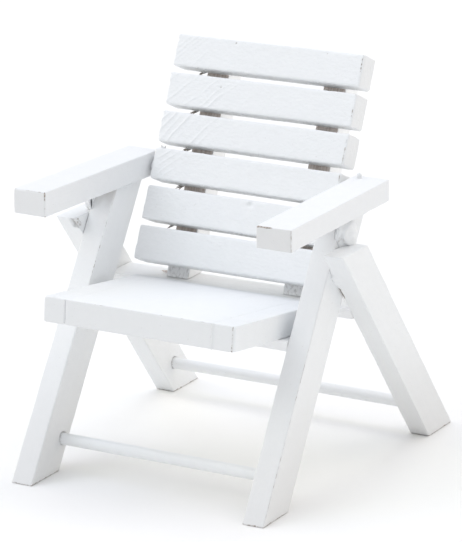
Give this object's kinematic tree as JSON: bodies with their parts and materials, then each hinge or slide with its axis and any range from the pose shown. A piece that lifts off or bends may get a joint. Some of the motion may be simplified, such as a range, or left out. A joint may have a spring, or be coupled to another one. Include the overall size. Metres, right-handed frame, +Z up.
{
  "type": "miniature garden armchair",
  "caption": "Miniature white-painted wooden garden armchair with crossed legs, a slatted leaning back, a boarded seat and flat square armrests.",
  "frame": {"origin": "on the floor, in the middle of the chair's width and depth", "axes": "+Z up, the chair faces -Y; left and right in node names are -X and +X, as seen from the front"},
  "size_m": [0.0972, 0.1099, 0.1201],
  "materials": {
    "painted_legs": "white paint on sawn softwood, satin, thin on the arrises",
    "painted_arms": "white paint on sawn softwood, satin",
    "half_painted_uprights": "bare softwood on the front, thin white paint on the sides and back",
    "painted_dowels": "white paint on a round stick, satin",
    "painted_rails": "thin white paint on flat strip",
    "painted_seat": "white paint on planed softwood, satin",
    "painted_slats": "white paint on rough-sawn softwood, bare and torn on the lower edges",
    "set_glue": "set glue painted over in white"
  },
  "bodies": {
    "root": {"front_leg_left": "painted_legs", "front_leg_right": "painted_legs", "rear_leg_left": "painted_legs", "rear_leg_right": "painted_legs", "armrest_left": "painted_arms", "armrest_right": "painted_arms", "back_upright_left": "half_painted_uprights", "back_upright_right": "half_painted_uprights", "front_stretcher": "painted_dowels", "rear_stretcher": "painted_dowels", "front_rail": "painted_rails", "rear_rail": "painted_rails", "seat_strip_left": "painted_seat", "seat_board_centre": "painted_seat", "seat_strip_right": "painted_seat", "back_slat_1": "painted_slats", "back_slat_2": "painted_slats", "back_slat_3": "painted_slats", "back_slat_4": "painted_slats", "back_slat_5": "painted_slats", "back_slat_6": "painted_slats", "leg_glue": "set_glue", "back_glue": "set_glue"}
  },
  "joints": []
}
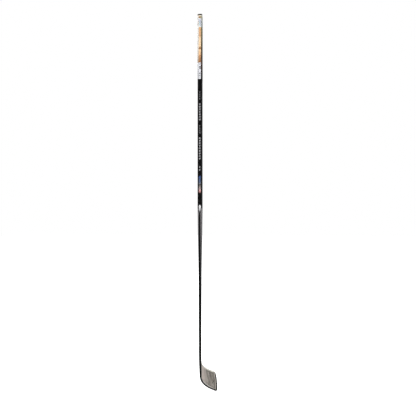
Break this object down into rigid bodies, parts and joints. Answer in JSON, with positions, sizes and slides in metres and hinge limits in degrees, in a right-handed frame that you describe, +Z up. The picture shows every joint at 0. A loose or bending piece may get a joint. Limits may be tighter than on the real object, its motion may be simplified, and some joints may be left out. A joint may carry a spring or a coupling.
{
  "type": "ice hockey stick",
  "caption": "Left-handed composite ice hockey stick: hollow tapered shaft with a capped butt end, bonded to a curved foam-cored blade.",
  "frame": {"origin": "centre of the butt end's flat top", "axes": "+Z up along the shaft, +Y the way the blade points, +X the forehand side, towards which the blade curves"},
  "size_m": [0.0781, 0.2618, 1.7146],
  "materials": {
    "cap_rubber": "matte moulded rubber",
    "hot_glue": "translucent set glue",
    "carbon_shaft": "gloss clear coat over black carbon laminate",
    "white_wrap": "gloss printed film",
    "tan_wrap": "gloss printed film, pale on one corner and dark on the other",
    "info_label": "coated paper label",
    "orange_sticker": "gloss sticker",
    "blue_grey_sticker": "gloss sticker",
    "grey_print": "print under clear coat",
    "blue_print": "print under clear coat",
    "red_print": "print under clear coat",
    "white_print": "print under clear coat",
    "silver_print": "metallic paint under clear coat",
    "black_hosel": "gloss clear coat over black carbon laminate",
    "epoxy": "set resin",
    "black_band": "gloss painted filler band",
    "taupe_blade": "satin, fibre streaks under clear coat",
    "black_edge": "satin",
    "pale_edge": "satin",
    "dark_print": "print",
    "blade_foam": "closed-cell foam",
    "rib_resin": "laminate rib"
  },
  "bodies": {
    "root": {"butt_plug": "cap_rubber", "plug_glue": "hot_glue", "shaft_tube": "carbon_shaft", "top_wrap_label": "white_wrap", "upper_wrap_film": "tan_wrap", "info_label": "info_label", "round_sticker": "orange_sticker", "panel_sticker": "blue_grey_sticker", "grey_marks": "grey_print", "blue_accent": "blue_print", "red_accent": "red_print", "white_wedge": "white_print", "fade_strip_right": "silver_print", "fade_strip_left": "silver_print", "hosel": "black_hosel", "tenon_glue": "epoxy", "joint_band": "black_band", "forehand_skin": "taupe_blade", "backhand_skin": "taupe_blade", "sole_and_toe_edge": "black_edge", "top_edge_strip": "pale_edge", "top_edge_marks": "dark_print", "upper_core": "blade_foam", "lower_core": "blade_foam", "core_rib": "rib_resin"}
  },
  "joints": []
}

> [Exercise instructions]:
Return all of the data precisely as it appears.

> [Worked solution]:
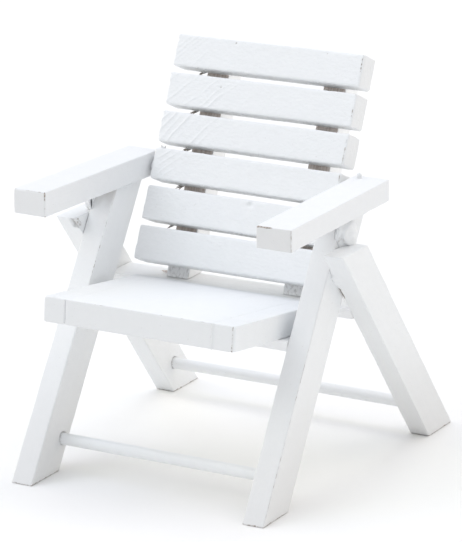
Give this object's kinematic tree as JSON: bodies with their parts and materials, then each hinge or slide with its axis and any range from the pose shown. A piece that lifts off or bends may get a joint. Some of the motion may be simplified, such as a range, or left out. A joint may have a spring, or be coupled to another one. Include the overall size. Metres, right-handed frame, +Z up.
{
  "type": "miniature garden armchair",
  "caption": "Miniature white-painted wooden garden armchair with crossed legs, a slatted leaning back, a boarded seat and flat square armrests.",
  "frame": {"origin": "on the floor, in the middle of the chair's width and depth", "axes": "+Z up, the chair faces -Y; left and right in node names are -X and +X, as seen from the front"},
  "size_m": [0.0972, 0.1099, 0.1201],
  "materials": {
    "painted_legs": "white paint on sawn softwood, satin, thin on the arrises",
    "painted_arms": "white paint on sawn softwood, satin",
    "half_painted_uprights": "bare softwood on the front, thin white paint on the sides and back",
    "painted_dowels": "white paint on a round stick, satin",
    "painted_rails": "thin white paint on flat strip",
    "painted_seat": "white paint on planed softwood, satin",
    "painted_slats": "white paint on rough-sawn softwood, bare and torn on the lower edges",
    "set_glue": "set glue painted over in white"
  },
  "bodies": {
    "root": {"front_leg_left": "painted_legs", "front_leg_right": "painted_legs", "rear_leg_left": "painted_legs", "rear_leg_right": "painted_legs", "armrest_left": "painted_arms", "armrest_right": "painted_arms", "back_upright_left": "half_painted_uprights", "back_upright_right": "half_painted_uprights", "front_stretcher": "painted_dowels", "rear_stretcher": "painted_dowels", "front_rail": "painted_rails", "rear_rail": "painted_rails", "seat_strip_left": "painted_seat", "seat_board_centre": "painted_seat", "seat_strip_right": "painted_seat", "back_slat_1": "painted_slats", "back_slat_2": "painted_slats", "back_slat_3": "painted_slats", "back_slat_4": "painted_slats", "back_slat_5": "painted_slats", "back_slat_6": "painted_slats", "leg_glue": "set_glue", "back_glue": "set_glue"}
  },
  "joints": []
}
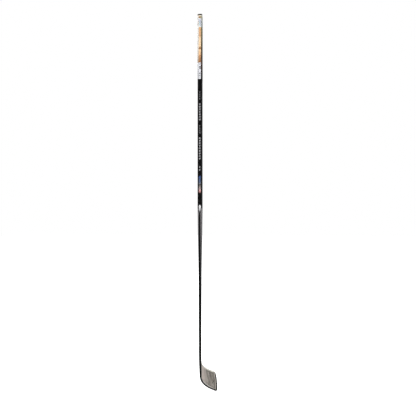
Break this object down into rigid bodies, parts and joints. Answer in JSON, with positions, sizes and slides in metres and hinge limits in degrees, in a right-handed frame that you describe, +Z up. The picture shows every joint at 0. A loose or bending piece may get a joint. Limits may be tighter than on the real object, its motion may be simplified, and some joints may be left out. A joint may carry a spring or a coupling.
{
  "type": "ice hockey stick",
  "caption": "Left-handed composite ice hockey stick: hollow tapered shaft with a capped butt end, bonded to a curved foam-cored blade.",
  "frame": {"origin": "centre of the butt end's flat top", "axes": "+Z up along the shaft, +Y the way the blade points, +X the forehand side, towards which the blade curves"},
  "size_m": [0.0781, 0.2618, 1.7146],
  "materials": {
    "cap_rubber": "matte moulded rubber",
    "hot_glue": "translucent set glue",
    "carbon_shaft": "gloss clear coat over black carbon laminate",
    "white_wrap": "gloss printed film",
    "tan_wrap": "gloss printed film, pale on one corner and dark on the other",
    "info_label": "coated paper label",
    "orange_sticker": "gloss sticker",
    "blue_grey_sticker": "gloss sticker",
    "grey_print": "print under clear coat",
    "blue_print": "print under clear coat",
    "red_print": "print under clear coat",
    "white_print": "print under clear coat",
    "silver_print": "metallic paint under clear coat",
    "black_hosel": "gloss clear coat over black carbon laminate",
    "epoxy": "set resin",
    "black_band": "gloss painted filler band",
    "taupe_blade": "satin, fibre streaks under clear coat",
    "black_edge": "satin",
    "pale_edge": "satin",
    "dark_print": "print",
    "blade_foam": "closed-cell foam",
    "rib_resin": "laminate rib"
  },
  "bodies": {
    "root": {"butt_plug": "cap_rubber", "plug_glue": "hot_glue", "shaft_tube": "carbon_shaft", "top_wrap_label": "white_wrap", "upper_wrap_film": "tan_wrap", "info_label": "info_label", "round_sticker": "orange_sticker", "panel_sticker": "blue_grey_sticker", "grey_marks": "grey_print", "blue_accent": "blue_print", "red_accent": "red_print", "white_wedge": "white_print", "fade_strip_right": "silver_print", "fade_strip_left": "silver_print", "hosel": "black_hosel", "tenon_glue": "epoxy", "joint_band": "black_band", "forehand_skin": "taupe_blade", "backhand_skin": "taupe_blade", "sole_and_toe_edge": "black_edge", "top_edge_strip": "pale_edge", "top_edge_marks": "dark_print", "upper_core": "blade_foam", "lower_core": "blade_foam", "core_rib": "rib_resin"}
  },
  "joints": []
}